• _COLLECTED DATA_
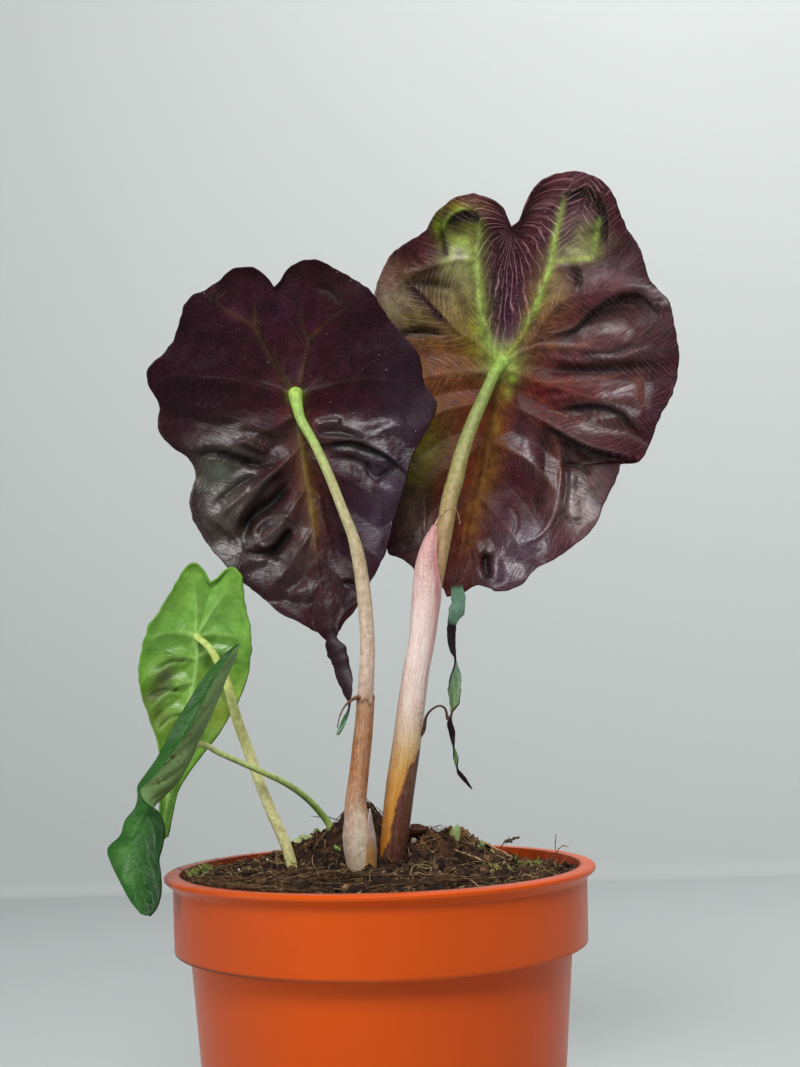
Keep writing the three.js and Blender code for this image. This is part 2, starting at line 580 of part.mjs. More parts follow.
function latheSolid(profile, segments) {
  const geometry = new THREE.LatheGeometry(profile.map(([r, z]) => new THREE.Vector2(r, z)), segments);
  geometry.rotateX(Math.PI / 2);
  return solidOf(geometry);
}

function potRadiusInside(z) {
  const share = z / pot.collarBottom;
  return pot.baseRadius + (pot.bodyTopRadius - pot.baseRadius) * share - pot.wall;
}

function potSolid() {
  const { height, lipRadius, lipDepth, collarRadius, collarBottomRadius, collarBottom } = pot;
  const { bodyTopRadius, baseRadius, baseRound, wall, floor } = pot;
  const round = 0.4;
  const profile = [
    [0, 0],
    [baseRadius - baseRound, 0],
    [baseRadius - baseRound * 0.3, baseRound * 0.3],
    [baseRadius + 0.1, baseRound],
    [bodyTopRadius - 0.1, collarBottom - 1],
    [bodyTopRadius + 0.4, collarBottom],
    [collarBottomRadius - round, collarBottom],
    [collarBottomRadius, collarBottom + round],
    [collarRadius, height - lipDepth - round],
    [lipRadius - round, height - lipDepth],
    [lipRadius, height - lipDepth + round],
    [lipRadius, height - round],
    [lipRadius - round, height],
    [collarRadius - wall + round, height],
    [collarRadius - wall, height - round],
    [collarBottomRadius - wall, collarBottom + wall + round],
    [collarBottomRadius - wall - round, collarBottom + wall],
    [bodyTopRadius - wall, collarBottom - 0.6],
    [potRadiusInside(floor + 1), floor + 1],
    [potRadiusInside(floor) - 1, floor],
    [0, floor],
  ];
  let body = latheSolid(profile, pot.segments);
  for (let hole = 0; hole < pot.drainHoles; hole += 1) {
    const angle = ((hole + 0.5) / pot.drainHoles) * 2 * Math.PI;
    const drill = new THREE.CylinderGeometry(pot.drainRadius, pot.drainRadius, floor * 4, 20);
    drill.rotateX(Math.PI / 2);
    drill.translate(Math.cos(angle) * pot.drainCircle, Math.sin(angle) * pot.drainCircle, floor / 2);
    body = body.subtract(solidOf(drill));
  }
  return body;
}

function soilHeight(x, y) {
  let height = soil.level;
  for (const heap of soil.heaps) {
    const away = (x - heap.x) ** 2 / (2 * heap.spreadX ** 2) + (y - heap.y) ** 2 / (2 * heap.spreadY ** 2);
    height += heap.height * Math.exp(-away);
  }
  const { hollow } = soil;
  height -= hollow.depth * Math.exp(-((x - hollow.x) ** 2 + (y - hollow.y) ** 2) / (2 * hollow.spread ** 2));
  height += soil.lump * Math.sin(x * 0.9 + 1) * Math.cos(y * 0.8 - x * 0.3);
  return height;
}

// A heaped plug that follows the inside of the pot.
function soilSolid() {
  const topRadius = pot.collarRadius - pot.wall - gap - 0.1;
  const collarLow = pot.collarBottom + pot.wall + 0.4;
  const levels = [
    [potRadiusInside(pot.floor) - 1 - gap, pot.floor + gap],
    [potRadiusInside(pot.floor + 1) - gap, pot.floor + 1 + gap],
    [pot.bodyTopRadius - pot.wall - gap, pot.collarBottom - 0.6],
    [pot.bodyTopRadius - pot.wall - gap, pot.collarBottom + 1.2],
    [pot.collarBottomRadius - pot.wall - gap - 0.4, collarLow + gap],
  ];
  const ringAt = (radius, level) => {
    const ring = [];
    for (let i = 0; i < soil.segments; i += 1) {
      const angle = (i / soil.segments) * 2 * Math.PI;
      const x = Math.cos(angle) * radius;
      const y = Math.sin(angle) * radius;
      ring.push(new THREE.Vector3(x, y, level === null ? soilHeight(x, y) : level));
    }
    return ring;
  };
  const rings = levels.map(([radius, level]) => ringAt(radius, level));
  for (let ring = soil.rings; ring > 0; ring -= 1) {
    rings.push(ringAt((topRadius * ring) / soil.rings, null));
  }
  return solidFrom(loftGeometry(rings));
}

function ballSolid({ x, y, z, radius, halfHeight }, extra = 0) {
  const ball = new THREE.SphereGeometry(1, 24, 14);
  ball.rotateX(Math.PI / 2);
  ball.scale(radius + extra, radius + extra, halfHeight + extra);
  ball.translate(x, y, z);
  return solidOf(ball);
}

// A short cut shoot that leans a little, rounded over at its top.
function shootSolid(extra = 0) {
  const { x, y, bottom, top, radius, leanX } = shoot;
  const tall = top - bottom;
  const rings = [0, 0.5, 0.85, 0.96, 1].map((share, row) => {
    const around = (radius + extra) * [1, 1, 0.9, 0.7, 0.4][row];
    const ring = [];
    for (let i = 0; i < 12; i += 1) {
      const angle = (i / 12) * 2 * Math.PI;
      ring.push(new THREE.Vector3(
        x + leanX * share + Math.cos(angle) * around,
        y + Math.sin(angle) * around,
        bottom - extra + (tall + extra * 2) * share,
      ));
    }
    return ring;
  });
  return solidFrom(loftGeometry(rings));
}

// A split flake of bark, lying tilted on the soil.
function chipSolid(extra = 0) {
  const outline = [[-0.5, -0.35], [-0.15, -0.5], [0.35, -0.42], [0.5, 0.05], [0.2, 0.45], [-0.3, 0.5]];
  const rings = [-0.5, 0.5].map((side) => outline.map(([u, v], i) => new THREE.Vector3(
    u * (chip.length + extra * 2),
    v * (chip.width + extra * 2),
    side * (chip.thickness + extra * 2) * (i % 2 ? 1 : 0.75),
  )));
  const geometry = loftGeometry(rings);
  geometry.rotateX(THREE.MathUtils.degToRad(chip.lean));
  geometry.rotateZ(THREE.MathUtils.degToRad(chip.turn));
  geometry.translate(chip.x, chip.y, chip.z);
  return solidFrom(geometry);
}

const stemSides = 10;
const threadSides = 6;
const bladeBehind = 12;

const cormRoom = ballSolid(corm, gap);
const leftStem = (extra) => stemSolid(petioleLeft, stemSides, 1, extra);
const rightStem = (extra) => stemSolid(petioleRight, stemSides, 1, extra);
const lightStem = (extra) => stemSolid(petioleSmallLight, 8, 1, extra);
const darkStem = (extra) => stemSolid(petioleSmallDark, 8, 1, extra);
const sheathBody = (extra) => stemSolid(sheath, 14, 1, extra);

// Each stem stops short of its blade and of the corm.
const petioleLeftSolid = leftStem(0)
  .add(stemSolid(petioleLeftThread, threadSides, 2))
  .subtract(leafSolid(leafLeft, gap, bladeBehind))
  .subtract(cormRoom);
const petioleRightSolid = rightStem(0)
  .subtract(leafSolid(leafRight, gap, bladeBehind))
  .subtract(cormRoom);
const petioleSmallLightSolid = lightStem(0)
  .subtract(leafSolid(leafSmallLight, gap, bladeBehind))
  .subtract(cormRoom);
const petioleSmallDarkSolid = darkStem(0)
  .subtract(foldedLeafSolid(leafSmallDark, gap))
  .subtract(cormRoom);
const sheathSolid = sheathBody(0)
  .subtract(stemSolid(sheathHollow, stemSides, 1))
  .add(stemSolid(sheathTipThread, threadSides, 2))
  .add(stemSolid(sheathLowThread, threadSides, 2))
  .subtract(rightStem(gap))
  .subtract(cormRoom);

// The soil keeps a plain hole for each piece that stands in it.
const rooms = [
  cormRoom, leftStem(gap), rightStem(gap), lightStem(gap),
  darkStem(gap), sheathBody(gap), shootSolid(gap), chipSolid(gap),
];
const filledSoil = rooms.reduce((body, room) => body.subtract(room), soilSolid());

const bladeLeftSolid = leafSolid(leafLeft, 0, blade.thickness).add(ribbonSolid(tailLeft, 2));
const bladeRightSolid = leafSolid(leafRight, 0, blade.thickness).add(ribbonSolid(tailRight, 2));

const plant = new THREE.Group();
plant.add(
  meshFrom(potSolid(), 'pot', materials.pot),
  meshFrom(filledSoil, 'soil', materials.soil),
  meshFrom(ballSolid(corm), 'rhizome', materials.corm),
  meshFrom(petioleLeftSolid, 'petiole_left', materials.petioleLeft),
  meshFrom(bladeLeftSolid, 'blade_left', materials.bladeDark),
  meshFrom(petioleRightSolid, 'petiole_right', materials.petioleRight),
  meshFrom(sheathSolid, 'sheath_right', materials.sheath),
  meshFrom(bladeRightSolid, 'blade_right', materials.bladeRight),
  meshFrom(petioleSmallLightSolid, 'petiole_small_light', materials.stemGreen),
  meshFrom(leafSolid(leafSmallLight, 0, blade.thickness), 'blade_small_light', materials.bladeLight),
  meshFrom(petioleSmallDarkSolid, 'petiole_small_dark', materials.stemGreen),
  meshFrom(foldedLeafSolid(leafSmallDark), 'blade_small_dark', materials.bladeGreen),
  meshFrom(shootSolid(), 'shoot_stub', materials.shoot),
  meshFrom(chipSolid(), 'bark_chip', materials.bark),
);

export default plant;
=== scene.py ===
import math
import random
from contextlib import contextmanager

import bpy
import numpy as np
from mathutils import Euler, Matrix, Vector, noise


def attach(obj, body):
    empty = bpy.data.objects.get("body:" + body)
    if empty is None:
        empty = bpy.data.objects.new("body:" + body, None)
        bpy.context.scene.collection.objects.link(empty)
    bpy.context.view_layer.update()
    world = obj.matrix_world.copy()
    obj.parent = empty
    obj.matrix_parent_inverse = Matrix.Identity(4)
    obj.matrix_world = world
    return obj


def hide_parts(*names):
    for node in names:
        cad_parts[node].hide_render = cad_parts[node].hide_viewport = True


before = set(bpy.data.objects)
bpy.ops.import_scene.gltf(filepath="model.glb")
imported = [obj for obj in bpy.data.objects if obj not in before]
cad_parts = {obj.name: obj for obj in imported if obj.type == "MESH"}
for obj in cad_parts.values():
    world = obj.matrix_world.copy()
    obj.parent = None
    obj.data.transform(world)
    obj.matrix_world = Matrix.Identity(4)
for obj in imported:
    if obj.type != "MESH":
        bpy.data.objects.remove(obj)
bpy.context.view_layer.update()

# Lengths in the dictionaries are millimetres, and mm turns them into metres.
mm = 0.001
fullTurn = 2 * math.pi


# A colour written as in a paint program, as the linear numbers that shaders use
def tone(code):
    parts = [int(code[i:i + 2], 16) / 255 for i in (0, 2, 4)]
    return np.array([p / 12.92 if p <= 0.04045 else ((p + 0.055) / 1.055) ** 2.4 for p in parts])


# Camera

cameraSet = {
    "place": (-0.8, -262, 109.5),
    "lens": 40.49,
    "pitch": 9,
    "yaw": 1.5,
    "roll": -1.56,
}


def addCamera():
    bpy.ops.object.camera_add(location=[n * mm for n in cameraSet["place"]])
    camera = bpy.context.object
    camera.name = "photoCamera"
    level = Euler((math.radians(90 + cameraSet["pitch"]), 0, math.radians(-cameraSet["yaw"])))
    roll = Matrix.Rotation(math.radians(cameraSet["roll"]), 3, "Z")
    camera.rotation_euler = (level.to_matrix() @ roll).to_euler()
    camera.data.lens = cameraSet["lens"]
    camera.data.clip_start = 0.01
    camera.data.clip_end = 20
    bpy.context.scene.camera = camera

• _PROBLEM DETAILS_
Everything from the line that contains "const plant = new THREE.Group();" through the line that contains "for node in" is to be transcribed exactly, and nothing outside that range.

• _SOLUTION TO THE PROBLEM_
const plant = new THREE.Group();
plant.add(
  meshFrom(potSolid(), 'pot', materials.pot),
  meshFrom(filledSoil, 'soil', materials.soil),
  meshFrom(ballSolid(corm), 'rhizome', materials.corm),
  meshFrom(petioleLeftSolid, 'petiole_left', materials.petioleLeft),
  meshFrom(bladeLeftSolid, 'blade_left', materials.bladeDark),
  meshFrom(petioleRightSolid, 'petiole_right', materials.petioleRight),
  meshFrom(sheathSolid, 'sheath_right', materials.sheath),
  meshFrom(bladeRightSolid, 'blade_right', materials.bladeRight),
  meshFrom(petioleSmallLightSolid, 'petiole_small_light', materials.stemGreen),
  meshFrom(leafSolid(leafSmallLight, 0, blade.thickness), 'blade_small_light', materials.bladeLight),
  meshFrom(petioleSmallDarkSolid, 'petiole_small_dark', materials.stemGreen),
  meshFrom(foldedLeafSolid(leafSmallDark), 'blade_small_dark', materials.bladeGreen),
  meshFrom(shootSolid(), 'shoot_stub', materials.shoot),
  meshFrom(chipSolid(), 'bark_chip', materials.bark),
);

export default plant;
=== scene.py ===
import math
import random
from contextlib import contextmanager

import bpy
import numpy as np
from mathutils import Euler, Matrix, Vector, noise


def attach(obj, body):
    empty = bpy.data.objects.get("body:" + body)
    if empty is None:
        empty = bpy.data.objects.new("body:" + body, None)
        bpy.context.scene.collection.objects.link(empty)
    bpy.context.view_layer.update()
    world = obj.matrix_world.copy()
    obj.parent = empty
    obj.matrix_parent_inverse = Matrix.Identity(4)
    obj.matrix_world = world
    return obj


def hide_parts(*names):
    for node in names:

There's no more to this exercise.